The EU has already begun planning for this transition. Under current rules, 50% of all SAF supplied in 2050 must be e-SAF — a clear signal that Brussels sees synthetic fuels as the long-term solution.
But here lies the next structural challenge: electricity cost. Europe has some of the highest industrial power prices in the world — often double those in the U.S., and far higher than those in energy-rich regions. Since electricity accounts for the majority of e-fuel production cost, this places European producers at a serious disadvantage.
This disadvantage, however, is not necessarily permanent. Europe’s high power prices in recent years have been driven by its former dependence on Russian pipeline gas, followed by a shift to imported LNG, which is more expensive and volatile. But that picture is changing. A global LNG supply glut is beginning to take shape, which could help bring down gas-linked electricity prices in Europe over the next several years.
At the same time, Europe is expanding its domestic low-carbon generation. Countries like France — which operates a nuclear-heavy grid — already have electricity prices below the EU average, offering a clear signal that co-locating e-fuel production near nuclear plants could materially reduce costs in the EU. Offshore wind capacity in the North Sea is also growing, and future projects may be developed specifically to serve e-fuel facilities outside the grid.
In the future, a grid that relies heavily on renewable generation could support hydrogen projects by providing access to electricity that would otherwise be curtailed—at a much lower cost than the average electricity price. In this way, even after the abysmal energy conversion losses inherent in hydrogen production and use, hydrogen salvages energy that would otherwise be cast aside through curtailment.

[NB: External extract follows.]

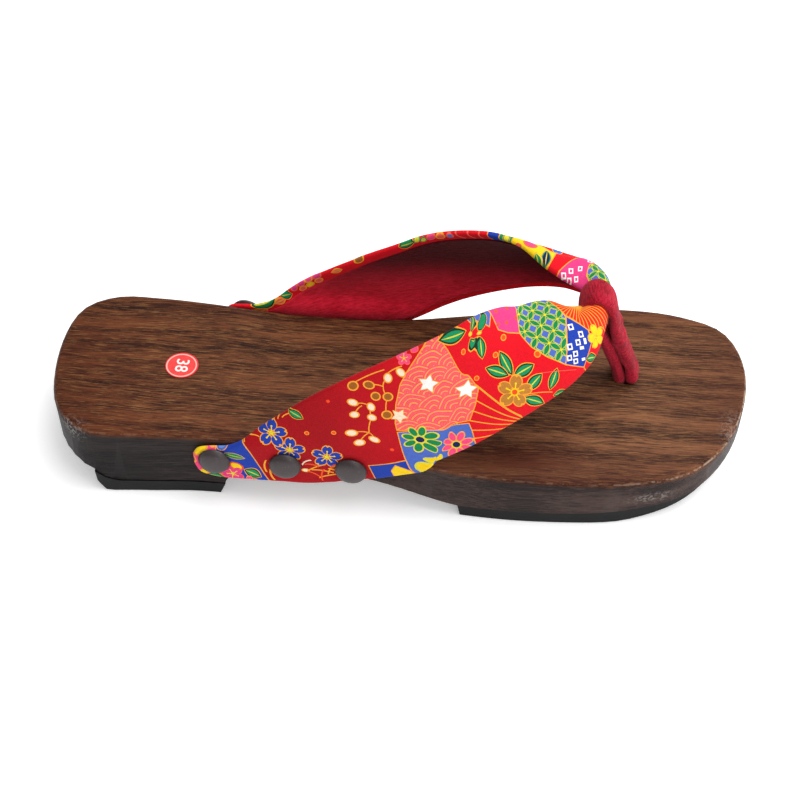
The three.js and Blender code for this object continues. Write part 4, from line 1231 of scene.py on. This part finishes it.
# %% What is printed on the inner arm
INNER_PANELS = [
    ("flat", "yellow", None, [(296, -30), (302, -27), (308, -46), (296, -46)]),
    ("ribs", "red", (326, -34, 8, 0.22), [(332, -40), (346, -44), (352, -20), (342, -22)]),
    ("flat", "magenta", None, [(353, -40), (366, -42), (371, -12), (355, -18)]),
    ("flat", "royal", None, [(374, -42), (398, -36), (404, -8), (396, -3), (377, -10)]),
    ("waves", "coral", 6, [(404, -8), (416, -6), (425, -12), (424, -30), (404, -34)]),
    ("flat", "royal", None, [(408.5, 9), (408.5, -3), (412.8, -4), (412.8, 9)]),
    ("flat", "green", None, [(412.8, 9), (412.8, -4), (417.6, -3), (417.6, 9)]),
    ("flat", "yellow", None, [(417.6, 9), (417.6, 0), (424, -4), (432, -5), (432.6, 3), (433, 10)]),
    ("flat", "magenta", None, [(436.3, 12), (436.6, 3), (437.6, -1.8), (440.5, -9), (446, -26), (462, -26),
     (462, 12)]),
    ("lattice", "green", (4, 20, 449.4, -3.8), [(444.8, -5), (446.8, -0.8), (452, 1.5), (462, 0), (462, -16),
     (447.5, -13)]),
]
INNER_MOTIFS = [
    ("leaf", "leaf", "dark", [(306, -36, 4, 1.8, 40)]),
    ("berry", "yellow", "orange", [(302, -33, 2.2, 2, 0)]),
    ("blossom", "iris", "gold", [(314, -35, 5, 5, 10), (430, -10, 5, 5, 0)]),
    ("blossom", "royal", "gold", [(325, -36, 5, 5, 40), (434, -20, 5, 5, 35)]),
    ("leaf", "green", "dark", [(320.6, -24.6, 6.2, 2, 22), (378.2, -1.4, 3.2, 1.7, 20)]),
    ("leaf", "coral", "gold", [(315, -23.6, 3.6, 1.3, 10), (326.6, -20, 3.2, 1.3, 30),
     (351, -10.8, 1.8, 0.9, 30)]),
    ("leaf", "leaf", "dark", [(331.2, -18.6, 2.8, 1.8, 42)]),
    ("berry", "magenta", "coral", [(336.4, -17.2, 1.7, 1.5, 20), (339.6, -16.2, 1.6, 1.5, 20)]),
    ("berry", "pink", "gold", [(342.4, -15.4, 1.6, 1.5, 20)]),
    ("berry", "magenta", "coral", [(345.2, -14.2, 1.7, 1.4, 20)]),
    ("berry", "coral", "gold", [(338.2, -14.2, 1.5, 1.2, 20)]),
    ("berry", "yellow", "gold", [(341, -13.2, 1.6, 1.2, 20), (418, -28.6, 1.2, 0.9, 0),
     (404, -32, 1.2, 0.9, 0)]),
    ("berry", "coral", "gold", [(344.2, -12.2, 1.5, 1.2, 20)]),
    ("stem", "gold", "gold", [(354, -11.8, 6, 0.18, 20)]),
    ("berry", "brown", "gold", [(359.4, -8.4, 2, 1.5, 20)]),
    ("berry", "orange", "gold", [(322, -30, 0.9, 0.9, 0), (333, -28, 0.9, 0.9, 0), (345, -40, 0.9, 0.9, 0),
     (426, -24, 1.2, 1.2, 0)]),
    ("berry", "cream", "gold", [(349, -30, 1.8, 1.3, 0)]),
    ("square", "magenta", "white", [(357, -22, 1, 1, 10), (361, -26, 1, 1, 10), (357, -31, 1, 1, 10),
     (362, -34, 1, 1, 10), (364, -18, 1, 1, 10), (365, -28, 1, 1, 10), (438.5, 3.4, 0.85, 0.85, -30),
     (440.2, 0.8, 0.85, 0.85, -30), (442.9, -1.6, 0.85, 0.85, -30), (440.9, 3.6, 0.85, 0.85, -30),
     (443.2, 1.9, 0.85, 0.85, -30), (439.8, 6, 0.85, 0.85, -30), (443, 5.2, 0.85, 0.85, -30),
     (443.6, -6.6, 0.85, 0.85, -30), (442.4, -9.6, 0.85, 0.85, -30)]),
    ("berry", "lemon", "leaf", [(382.4, -0.2, 1.4, 1.1, 20), (384.6, 1.2, 1.3, 1.1, 20)]),
    ("berry", "pink", "coral", [(387.6, 1.6, 1.8, 1.4, 10), (423.6, 1.2, 2.6, 1.5, -20)]),
    ("berry", "coral", "gold", [(391, 2.6, 1.8, 1.4, 10)]),
    ("berry", "sky", "coral", [(394.4, 3.2, 1.5, 1.2, 10)]),
    ("stem", "coral", "gold", [(398, 3.6, 2.4, 0.3, 60), (402, 3.8, 2.4, 0.3, 75),
     (405.8, 3.8, 2.4, 0.3, 100)]),
    ("daisy", "leaf", "lemon", [(383, -18, 8, 8, 10)]),
    ("daisy", "yellow", "gold", [(389, -30, 7.5, 7.5, 0)]),
    ("blossom", "yellow", "gold", [(395, -17, 7, 7, 20)]),
    ("blossom", "sky", "gold", [(410, 1.2, 1.4, 1.4, 0)]),
    ("leaf", "lemon", "green", [(415.4, 3.2, 2, 1, 60)]),
    ("berry", "gold", "coral", [(420.2, 4.4, 1.8, 1.2, -10)]),
    ("leaf", "navy", "leaf", [(430.6, 1.8, 2.8, 1.5, 62)]),
    ("leaf", "green", "lemon", [(428.8, 3.8, 2.4, 1.2, 30)]),
]
print("inner arm:", len(INNER_PANELS), "panels,", len(INNER_MOTIFS), "rows of motifs")

# %% [markdown]
# The whole print in one material is more than the renderer can hold at once. The strap is therefore printed
# in stretches. Their borders do not show, because each stretch prints everything that reaches into it.

# %% Stretches of the print
OUTER_STRETCHES = (-20.0, 28.0, 57.0, 80.0, 110.0, 132.0, 180.0)
INNER_STRETCHES = (280.0, 345.0, 385.0, 420.0, 480.0)
cottons = []
for label, ends, panels, motifs in (("outer", OUTER_STRETCHES, OUTER_PANELS, OUTER_MOTIFS),
                                    ("inner", INNER_STRETCHES, INNER_PANELS, INNER_MOTIFS)):
    for number, (start, end) in enumerate(zip(ends, ends[1:])):
        cotton = printed_cotton(f"printed_cotton_{label}_{number + 1}", start, end, panels, motifs)
        cottons.append((start, end, cotton))

# %% [markdown]
# Crepe is woven from hard-twisted threads that pull it into fine wrinkles. Stretched noise gives the
# wrinkles, a finer one the nap, and both share one relief. Gloss is almost absent, and a little sheen stands
# for the nap.

# %% Crepe
def crimson_crepe(name, deep, bright, wrinkle, crown):
    """Crepe cloth: its crimped threads stand in fine broken wrinkles, and a nap catches the light. Upward
    through the crown's two heights a painted shade darkens its colour, for the shade inside the strap's
    crown."""
    material, tree = new_material(name)
    cloth_map = add(tree, "UVMap", uv_map="cloth")
    stretched = add(tree, "VectorMath.MULTIPLY", cloth_map, wrinkle)
    wrinkles = add(tree, "TexNoise", {"Vector": stretched, "Scale": 1.0, "Detail": 4.0, "Roughness": 0.65})
    broad = add(tree, "TexNoise", {"Vector": cloth_map, "Scale": 0.07, "Detail": 2.0})
    nap = add(tree, "TexNoise", {"Vector": cloth_map, "Scale": 5.0, "Detail": 2.0})
    height = add(tree, "Math.MULTIPLY_ADD", nap, 0.35, wrinkles)
    share = add(tree, "Math.MULTIPLY_ADD", broad, 0.5, wrinkles)
    share = add(tree, "MapRange", share, 0.6, 0.9)
    tone = add(tree, "Mix", {0: share, 6: rgb(deep), 7: rgb(bright)}, **COLOUR)
    # Painted shade: the colour darkens with height, where the inside of the strap's crown lies in shade.
    height_up = add(tree, "VectorMath.DOT_PRODUCT", shoe_place(tree), (0, 0, 1), out=1)
    painted_crown_shade = add(tree, "MapRange", height_up, crown[0], crown[1], 0.0, 0.92, interpolation_type="SMOOTHSTEP")
    tone = add(tree, "Mix", {0: painted_crown_shade, 6: tone, 7: rgb("#2A0306")}, **COLOUR)
    lint = add(tree, "TexNoise", {"Vector": cloth_map, "Scale": 2.2, "Detail": 1.0})
    lint = add(tree, "MapRange", lint, 0.72, 0.76, 0.0, 0.4)
    tone = add(tree, "Mix", {0: lint, 6: tone, 7: rgb("#D86A74")}, **COLOUR)
    finish_surface(tree, tone, 0.95, (height, 0.8, 0.0006),
                   {"Specular IOR Level": 0.06, "Sheen Weight": 0.08})
    return material

# %% [markdown]
# The strap and the thong are padded cloth, and the lining is a flat sheet that lies folded on the strap's
# inside. The materials of the strap follow the print's stretches.

# %% Materials on the soft pieces
lining_crepe = crimson_crepe("lining_crepe", "#C41228", "#EA2840", (0.35, 1.3, 1.0), (32.0, 54.0))
thong_crepe = crimson_crepe("thong_crepe", "#7A0818", "#C41E38", (1.1, 0.6, 1.0), (90.0, 100.0))
finish_piece(strap, cottons[0][2])
for start, end, cotton in cottons[1:]:
    strap.data.materials.append(cotton)
for face in strap.data.polygons:
    x = sum(strap.data.uv_layers["cloth"].data[loop].uv[0] for loop in face.loop_indices) / face.loop_total
    face.material_index = next(i for i, (start, end, cotton) in enumerate(cottons) if start <= x < end)
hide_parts("strap")
finish_piece(lining, lining_crepe)
finish_piece(thong, thong_crepe)
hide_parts("toe_thong")

# %% [markdown]
# A round sticker lies on the heel. Its film and pale ring are one material on the CAD's disc. The plain
# number is text made into a mesh first and then laid on the label, turned to the wearer's side.

# %% Size label
LABEL_MIDDLE = (44.5, -0.6)
RING = ((-5.0, "#F2B4A8"), (-5.45, "#DC3438"))
NUMBER_SIZE = 6.4
NUMBER_TURN = math.radians(-92.0)


def label_film():
    """Coral film with a thin pale ring printed just inside its rim."""
    material, tree = new_material("label_film")
    place = shoe_place(tree)
    arm = add(tree, "VectorMath.SUBTRACT", place, (*LABEL_MIDDLE, 0.0))
    arm = add(tree, "VectorMath.MULTIPLY", arm, (1.0, 1.0, 0.0))
    radius = add(tree, "VectorMath.LENGTH", arm, out=1)
    wear = add(tree, "TexNoise", {"Vector": place, "Scale": 0.7, "Detail": 3.0})
    tone = add(tree, "Mix", {0: wear, 6: rgb("#D62A30"), 7: rgb("#EC5048")}, **COLOUR)
    inward = add(tree, "Math.MULTIPLY", radius, -1.0)
    for limit, colour in RING:
        tone = ink(tree, tone, inward, limit, rgb(colour))
    finish_surface(tree, tone, 0.45, (wear, 0.1, 0.0001), {"Specular IOR Level": 0.3})
    return material


def label_white():
    """Printed white ink, a little worn: slightly pink where the film shows through."""
    material, tree = new_material("label_white")
    wear = add(tree, "TexNoise", {"Vector": shoe_place(tree), "Scale": 1.2, "Detail": 3.0})
    tone = add(tree, "Mix", {0: wear, 6: rgb("#F0D8D0"), 7: rgb("#F8F4F0")}, **COLOUR)
    finish_surface(tree, tone, 0.5, None, {"Specular IOR Level": 0.3})
    return material


label = merged_copy("size_label", 30.0)
bpy.ops.object.select_all(action="DESELECT")
bpy.ops.object.text_add()
number = bpy.context.object
number.data.body = "38"
number.data.align_x, number.data.align_y = "CENTER", "CENTER"
number.data.size = NUMBER_SIZE
number.data.offset = 0.05
number.data.extrude = 0.02
only(number)
bpy.ops.object.convert(target="MESH")
lean = math.atan2(HEEL_TOP - TOE_TOP, BOARD_LENGTH)
lay = Matrix.Rotation(lean, 3, "Y") @ Matrix.Rotation(NUMBER_TURN, 3, "Z")
middle = at(*LABEL_MIDDLE, board_top(LABEL_MIDDLE[0]))
label_height = max(v.co.z - (board_top(v.co.x / MM + FOOTPRINT_MIDDLE[0]) * MM) for v in label.data.vertices)
middle.z += label_height + 0.01 * MM
for vertex in number.data.vertices:
    vertex.co = middle + lay @ (vertex.co * MM)
finish_piece(label, label_film())
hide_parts("size_label")
number.name = "size_number"
finish_piece(number, label_white())
print("label radius in mm:", round(label.dimensions.y / MM / 2, 2))
print("number middle in metres:", [round(v, 5) for v in middle])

To compete globally, Europe will need to either develop dedicated low-cost electricity projects (e.g., nuclear-to-fuel or offshore wind-to-fuel infrastructure), leverage policy tools to protect and subsidize domestic e-fuel production, or, pursue external production zones — for example, in North Africa — where solar resources are strong and transport costs back to Europe are low.
In short, e-fuels eliminate the biofuel feedstock bottleneck, but replace it with an electricity bottleneck. Without a strategy to overcome that constraint, European e-fuel producers may struggle to survive in a global market increasingly dominated by low-cost players in more favorable geographies.
Transition Risk
The companies most at risk in the shift to e-fuels are those that fail to secure a long-term cost advantage. While legacy biofuel producers may have infrastructure and offtake relationships, they were built for a feedstock-based world — not one defined by electricity, electrolysis, and synthetic fuels.
The key bottleneck in this transition is electricity cost. Another could be CO2 access. CO2 access — whether via biogenic waste, DAC, or ocean capture — may remain a near-term constraint, but over time it is likely to commoditize as infrastructure and policy catch up. The defining edge in e-fuel production will not be who controls CO2 — but who controls cheap, clean, abundant electricity.
One potential wildcard in this transition is the use of blue hydrogen — hydrogen produced from natural gas with carbon capture. While cheaper than green hydrogen today, it remains controversial. In countries like the U.S., where natural gas is abundant and policy is more accommodative to the fossil fuel industry, blue hydrogen may emerge as an interim feedstock for SAF. But in Europe, the calculus is different.
The EU already imports most of its natural gas — increasingly in the form of expensive LNG — making blue hydrogen not just environmentally questionable, but strategically unattractive. Supporting blue hydrogen for SAF would amount to subsidizing imported fossil fuels while undermining Europe’s goal of building a resilient, low-carbon energy base. By contrast, green hydrogen offers a path to domestically manufactured e-fuels — expensive today, but with falling cost curves and stronger alignment with the EU’s energy and climate priorities.
That is not to say that blue hydrogen could not play an important role in the transition. More advanced blue hydrogen technologies—such as methane pyrolysis—could offer a very low-emission alternative and allow hydrogen demand to develop more fully before a proper shift toward green hydrogen begins. Natural gas reserves within EU borders could also play a more substantial role in the transition by shifting production toward the delivery of blue hydrogen instead.
What This Means
Despite the high electricity cost, there are scenarios in which Europe could succeed: co-location with nuclear plants (e.g. in France), offshore wind-to-e-fuel development (e.g. North Sea), behind-the-meter renewable setups that bypass high grid prices, and strategic partnerships abroad, including in solar-rich regions like North Africa.
Combined with industrial policy and energy security goals, these strategies could support a local e-fuel industry. But they require coordination, capital, and regulatory clarity.
For European producers, the strategic questions are multiplying. Do they double down on biofuels now and use the current policy window to reinvest? Or do they start pivoting toward e-fuels — acquiring location and cheap electricity access, and developing scale before competitors can?
Most players are still watching and waiting. The transition is costly. The demand curve is policy-driven. And timing matters. Enter too early and risk margin compression. Enter too late and risk losing access to offtake agreements and supply contracts. The clock is moving, but not everyone agrees on when to jump.